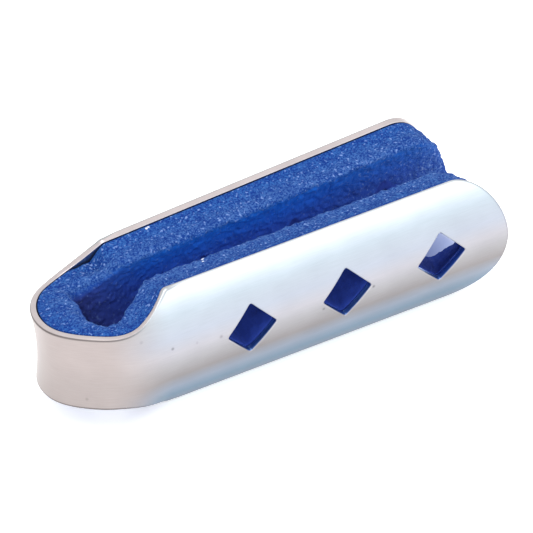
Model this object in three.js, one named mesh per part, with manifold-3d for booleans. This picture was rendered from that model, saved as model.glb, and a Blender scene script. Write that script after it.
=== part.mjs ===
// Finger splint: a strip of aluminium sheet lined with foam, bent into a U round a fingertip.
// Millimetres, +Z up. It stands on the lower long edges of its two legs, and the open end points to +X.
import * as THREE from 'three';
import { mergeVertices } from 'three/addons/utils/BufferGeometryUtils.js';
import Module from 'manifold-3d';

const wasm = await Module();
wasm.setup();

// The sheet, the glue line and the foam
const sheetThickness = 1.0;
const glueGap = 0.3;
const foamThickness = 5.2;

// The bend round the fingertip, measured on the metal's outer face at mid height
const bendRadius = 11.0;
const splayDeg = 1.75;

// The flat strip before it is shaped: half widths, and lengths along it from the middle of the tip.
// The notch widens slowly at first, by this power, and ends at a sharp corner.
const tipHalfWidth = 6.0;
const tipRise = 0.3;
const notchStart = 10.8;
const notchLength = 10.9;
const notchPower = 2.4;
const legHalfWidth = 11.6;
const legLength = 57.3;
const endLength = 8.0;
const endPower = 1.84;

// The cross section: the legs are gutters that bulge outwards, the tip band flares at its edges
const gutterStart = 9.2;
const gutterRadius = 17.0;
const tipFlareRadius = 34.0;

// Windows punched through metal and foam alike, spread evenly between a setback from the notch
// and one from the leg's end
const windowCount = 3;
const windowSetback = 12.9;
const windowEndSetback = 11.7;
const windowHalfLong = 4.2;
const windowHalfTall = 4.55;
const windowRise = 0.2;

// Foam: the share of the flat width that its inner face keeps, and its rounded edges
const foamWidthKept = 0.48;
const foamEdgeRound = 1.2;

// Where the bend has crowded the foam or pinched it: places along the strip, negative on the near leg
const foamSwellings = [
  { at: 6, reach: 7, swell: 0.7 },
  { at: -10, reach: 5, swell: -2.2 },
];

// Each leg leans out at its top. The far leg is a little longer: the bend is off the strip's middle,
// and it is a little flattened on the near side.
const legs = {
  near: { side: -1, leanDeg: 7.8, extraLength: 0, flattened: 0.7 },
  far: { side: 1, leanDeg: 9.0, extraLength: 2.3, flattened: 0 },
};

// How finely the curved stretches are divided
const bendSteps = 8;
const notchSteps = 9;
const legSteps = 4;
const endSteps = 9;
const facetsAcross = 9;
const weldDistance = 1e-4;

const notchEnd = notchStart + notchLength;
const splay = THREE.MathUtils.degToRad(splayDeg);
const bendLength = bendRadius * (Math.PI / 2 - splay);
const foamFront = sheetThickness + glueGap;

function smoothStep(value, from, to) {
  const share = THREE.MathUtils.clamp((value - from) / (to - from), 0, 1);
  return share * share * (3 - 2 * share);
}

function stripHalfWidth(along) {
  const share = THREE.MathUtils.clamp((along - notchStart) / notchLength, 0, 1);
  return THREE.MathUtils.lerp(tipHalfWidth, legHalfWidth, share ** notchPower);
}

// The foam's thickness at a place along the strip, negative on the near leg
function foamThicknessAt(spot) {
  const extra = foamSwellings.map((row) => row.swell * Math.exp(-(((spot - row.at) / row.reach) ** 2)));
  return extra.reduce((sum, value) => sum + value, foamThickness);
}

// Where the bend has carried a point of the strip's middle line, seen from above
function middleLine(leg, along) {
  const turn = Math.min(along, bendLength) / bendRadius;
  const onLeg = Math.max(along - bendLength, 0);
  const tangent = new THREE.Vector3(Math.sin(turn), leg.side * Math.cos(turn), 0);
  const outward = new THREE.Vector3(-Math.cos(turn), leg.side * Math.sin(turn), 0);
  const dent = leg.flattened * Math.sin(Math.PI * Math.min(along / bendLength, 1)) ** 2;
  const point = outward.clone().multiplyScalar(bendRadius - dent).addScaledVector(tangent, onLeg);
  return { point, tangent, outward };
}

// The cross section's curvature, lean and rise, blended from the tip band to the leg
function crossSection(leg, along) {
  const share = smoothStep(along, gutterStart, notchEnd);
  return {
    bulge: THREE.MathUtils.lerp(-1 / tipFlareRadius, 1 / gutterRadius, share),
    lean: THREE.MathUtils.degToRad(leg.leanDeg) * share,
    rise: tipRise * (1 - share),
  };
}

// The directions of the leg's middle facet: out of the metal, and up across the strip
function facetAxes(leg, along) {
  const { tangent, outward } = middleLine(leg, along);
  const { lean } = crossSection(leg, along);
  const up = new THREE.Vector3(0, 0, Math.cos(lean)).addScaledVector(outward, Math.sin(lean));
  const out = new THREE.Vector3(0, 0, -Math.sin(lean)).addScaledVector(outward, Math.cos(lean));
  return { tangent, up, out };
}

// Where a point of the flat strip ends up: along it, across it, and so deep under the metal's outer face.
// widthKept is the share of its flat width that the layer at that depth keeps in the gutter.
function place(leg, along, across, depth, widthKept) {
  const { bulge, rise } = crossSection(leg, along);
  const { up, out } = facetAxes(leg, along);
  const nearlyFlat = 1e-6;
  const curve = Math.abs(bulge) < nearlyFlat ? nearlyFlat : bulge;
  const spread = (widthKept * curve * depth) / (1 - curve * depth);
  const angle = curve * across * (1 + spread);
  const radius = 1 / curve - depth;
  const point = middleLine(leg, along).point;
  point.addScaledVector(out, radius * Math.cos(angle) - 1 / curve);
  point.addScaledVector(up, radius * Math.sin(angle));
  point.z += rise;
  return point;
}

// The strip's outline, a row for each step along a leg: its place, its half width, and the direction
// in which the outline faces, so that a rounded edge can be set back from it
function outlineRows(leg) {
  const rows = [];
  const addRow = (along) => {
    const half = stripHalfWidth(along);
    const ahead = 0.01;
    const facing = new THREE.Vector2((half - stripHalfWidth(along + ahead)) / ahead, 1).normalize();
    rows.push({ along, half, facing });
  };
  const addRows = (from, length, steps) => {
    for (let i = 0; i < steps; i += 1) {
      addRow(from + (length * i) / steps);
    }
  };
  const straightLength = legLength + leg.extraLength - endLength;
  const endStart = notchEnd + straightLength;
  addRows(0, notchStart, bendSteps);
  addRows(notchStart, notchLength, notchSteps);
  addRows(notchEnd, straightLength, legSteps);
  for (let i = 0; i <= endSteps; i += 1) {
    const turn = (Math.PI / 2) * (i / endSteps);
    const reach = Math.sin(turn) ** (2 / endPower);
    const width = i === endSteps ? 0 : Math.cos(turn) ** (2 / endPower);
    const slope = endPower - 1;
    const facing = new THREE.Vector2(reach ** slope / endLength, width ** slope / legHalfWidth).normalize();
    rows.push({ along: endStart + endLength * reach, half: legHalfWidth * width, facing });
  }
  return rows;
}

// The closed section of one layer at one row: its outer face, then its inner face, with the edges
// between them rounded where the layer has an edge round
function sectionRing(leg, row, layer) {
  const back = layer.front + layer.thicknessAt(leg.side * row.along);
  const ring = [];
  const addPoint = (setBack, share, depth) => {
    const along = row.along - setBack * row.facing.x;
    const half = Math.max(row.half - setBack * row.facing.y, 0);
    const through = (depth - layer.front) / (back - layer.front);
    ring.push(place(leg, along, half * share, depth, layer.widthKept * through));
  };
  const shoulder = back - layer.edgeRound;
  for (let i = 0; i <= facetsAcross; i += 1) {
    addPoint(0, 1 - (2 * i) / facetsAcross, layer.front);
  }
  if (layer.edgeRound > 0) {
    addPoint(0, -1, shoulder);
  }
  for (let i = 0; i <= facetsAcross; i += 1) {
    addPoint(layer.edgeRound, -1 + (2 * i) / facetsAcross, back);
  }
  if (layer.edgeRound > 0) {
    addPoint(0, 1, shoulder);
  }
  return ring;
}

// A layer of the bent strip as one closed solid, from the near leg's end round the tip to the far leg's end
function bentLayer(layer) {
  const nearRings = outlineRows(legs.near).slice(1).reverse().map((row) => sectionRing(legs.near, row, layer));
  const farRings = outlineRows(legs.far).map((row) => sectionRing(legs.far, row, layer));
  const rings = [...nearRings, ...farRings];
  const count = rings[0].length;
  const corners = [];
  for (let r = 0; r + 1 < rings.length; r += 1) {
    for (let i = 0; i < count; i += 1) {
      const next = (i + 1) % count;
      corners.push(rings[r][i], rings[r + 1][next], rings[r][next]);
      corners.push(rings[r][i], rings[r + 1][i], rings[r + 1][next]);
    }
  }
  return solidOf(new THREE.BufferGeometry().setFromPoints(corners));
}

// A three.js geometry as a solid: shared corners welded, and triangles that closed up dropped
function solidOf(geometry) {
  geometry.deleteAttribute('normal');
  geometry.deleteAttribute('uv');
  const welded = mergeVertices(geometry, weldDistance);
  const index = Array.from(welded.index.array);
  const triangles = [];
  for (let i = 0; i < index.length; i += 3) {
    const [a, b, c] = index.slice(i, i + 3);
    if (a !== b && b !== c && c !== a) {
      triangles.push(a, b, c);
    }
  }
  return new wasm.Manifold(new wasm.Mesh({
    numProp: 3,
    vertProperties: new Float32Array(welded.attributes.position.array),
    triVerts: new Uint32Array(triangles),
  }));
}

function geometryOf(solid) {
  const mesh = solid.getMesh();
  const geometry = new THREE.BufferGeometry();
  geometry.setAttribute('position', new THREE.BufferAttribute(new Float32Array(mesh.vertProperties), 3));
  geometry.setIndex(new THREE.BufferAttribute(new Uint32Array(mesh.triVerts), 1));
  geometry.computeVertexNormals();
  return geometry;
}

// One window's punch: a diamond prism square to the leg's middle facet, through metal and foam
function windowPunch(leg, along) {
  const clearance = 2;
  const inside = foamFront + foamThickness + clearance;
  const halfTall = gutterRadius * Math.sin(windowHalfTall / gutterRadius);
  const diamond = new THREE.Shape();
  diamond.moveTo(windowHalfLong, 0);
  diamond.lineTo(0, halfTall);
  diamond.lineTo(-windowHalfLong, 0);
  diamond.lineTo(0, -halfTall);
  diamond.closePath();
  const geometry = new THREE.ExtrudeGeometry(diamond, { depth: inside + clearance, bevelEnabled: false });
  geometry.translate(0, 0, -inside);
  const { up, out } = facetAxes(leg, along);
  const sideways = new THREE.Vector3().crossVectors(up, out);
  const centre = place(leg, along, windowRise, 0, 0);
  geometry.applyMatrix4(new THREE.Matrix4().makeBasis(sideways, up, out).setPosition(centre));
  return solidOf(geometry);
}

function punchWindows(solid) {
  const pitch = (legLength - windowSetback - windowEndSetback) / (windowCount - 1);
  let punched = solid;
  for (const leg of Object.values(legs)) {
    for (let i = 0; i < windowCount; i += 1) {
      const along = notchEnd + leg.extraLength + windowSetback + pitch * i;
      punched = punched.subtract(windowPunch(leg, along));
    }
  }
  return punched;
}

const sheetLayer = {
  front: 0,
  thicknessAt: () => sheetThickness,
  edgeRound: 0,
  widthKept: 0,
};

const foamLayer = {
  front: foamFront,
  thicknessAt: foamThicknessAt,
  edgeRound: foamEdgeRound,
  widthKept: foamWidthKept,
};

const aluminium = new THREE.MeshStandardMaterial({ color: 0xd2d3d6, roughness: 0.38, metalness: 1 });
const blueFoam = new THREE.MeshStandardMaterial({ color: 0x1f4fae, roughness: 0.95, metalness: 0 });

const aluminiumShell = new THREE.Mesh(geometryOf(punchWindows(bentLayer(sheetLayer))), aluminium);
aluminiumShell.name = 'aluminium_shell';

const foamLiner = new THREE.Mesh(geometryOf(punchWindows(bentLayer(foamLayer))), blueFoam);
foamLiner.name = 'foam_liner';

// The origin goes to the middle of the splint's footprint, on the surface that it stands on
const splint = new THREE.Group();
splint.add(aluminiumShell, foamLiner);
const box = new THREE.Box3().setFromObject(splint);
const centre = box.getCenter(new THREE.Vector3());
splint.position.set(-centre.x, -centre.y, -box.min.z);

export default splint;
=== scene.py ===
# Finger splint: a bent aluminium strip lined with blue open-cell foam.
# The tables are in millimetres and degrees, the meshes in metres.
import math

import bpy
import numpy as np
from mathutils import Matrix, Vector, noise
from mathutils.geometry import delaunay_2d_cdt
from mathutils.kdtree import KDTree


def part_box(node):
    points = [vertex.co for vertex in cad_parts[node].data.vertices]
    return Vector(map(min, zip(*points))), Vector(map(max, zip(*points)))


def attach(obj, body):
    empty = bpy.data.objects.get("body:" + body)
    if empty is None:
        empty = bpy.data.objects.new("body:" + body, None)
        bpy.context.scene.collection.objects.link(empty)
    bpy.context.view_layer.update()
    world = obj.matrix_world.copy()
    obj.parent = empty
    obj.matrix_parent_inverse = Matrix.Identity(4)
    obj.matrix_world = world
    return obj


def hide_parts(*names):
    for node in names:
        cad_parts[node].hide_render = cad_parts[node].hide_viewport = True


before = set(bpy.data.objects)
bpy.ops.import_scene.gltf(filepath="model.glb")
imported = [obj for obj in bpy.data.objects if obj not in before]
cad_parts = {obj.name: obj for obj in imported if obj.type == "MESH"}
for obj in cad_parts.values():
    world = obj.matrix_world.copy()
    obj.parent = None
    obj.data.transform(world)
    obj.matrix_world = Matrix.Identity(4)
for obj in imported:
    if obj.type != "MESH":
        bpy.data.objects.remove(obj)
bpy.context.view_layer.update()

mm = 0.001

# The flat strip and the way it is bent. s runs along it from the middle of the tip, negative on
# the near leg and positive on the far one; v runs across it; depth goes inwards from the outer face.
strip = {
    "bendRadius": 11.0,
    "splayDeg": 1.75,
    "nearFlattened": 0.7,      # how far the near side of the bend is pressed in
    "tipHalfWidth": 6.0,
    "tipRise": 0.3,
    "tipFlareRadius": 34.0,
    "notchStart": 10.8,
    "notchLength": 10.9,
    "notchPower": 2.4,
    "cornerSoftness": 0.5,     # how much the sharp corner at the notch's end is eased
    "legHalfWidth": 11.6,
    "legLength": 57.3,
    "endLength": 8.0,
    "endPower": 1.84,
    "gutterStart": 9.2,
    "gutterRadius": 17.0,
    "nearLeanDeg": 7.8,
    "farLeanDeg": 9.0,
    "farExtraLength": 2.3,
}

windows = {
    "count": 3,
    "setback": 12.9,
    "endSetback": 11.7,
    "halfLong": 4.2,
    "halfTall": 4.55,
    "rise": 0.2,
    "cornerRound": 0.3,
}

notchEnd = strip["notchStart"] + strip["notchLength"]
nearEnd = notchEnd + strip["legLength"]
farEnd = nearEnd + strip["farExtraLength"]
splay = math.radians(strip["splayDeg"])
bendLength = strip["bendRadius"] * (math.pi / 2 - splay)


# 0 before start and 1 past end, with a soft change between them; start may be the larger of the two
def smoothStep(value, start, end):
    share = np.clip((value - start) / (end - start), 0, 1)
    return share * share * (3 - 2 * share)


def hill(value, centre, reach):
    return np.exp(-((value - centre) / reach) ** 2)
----
> TASK OBJECTIVE
Print from the first line through the line that contains "const tipFlareRadius = 34.0;", please, including both, and leave out every line outside that stretch.

> EXERCISE RESPONSE
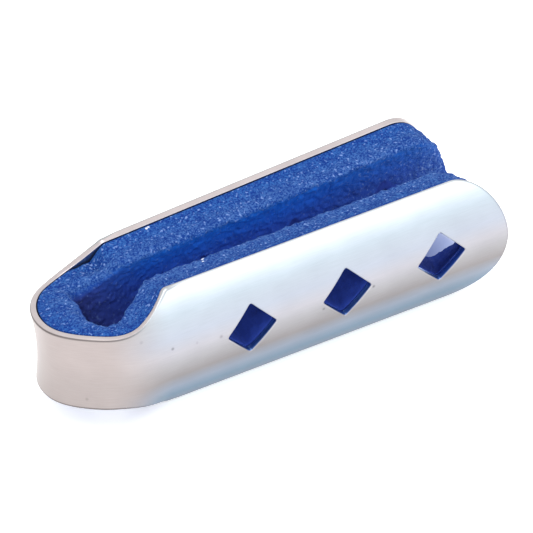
Model this object in three.js, one named mesh per part, with manifold-3d for booleans. This picture was rendered from that model, saved as model.glb, and a Blender scene script. Write that script after it.
=== part.mjs ===
// Finger splint: a strip of aluminium sheet lined with foam, bent into a U round a fingertip.
// Millimetres, +Z up. It stands on the lower long edges of its two legs, and the open end points to +X.
import * as THREE from 'three';
import { mergeVertices } from 'three/addons/utils/BufferGeometryUtils.js';
import Module from 'manifold-3d';

const wasm = await Module();
wasm.setup();

// The sheet, the glue line and the foam
const sheetThickness = 1.0;
const glueGap = 0.3;
const foamThickness = 5.2;

// The bend round the fingertip, measured on the metal's outer face at mid height
const bendRadius = 11.0;
const splayDeg = 1.75;

// The flat strip before it is shaped: half widths, and lengths along it from the middle of the tip.
// The notch widens slowly at first, by this power, and ends at a sharp corner.
const tipHalfWidth = 6.0;
const tipRise = 0.3;
const notchStart = 10.8;
const notchLength = 10.9;
const notchPower = 2.4;
const legHalfWidth = 11.6;
const legLength = 57.3;
const endLength = 8.0;
const endPower = 1.84;

// The cross section: the legs are gutters that bulge outwards, the tip band flares at its edges
const gutterStart = 9.2;
const gutterRadius = 17.0;
const tipFlareRadius = 34.0;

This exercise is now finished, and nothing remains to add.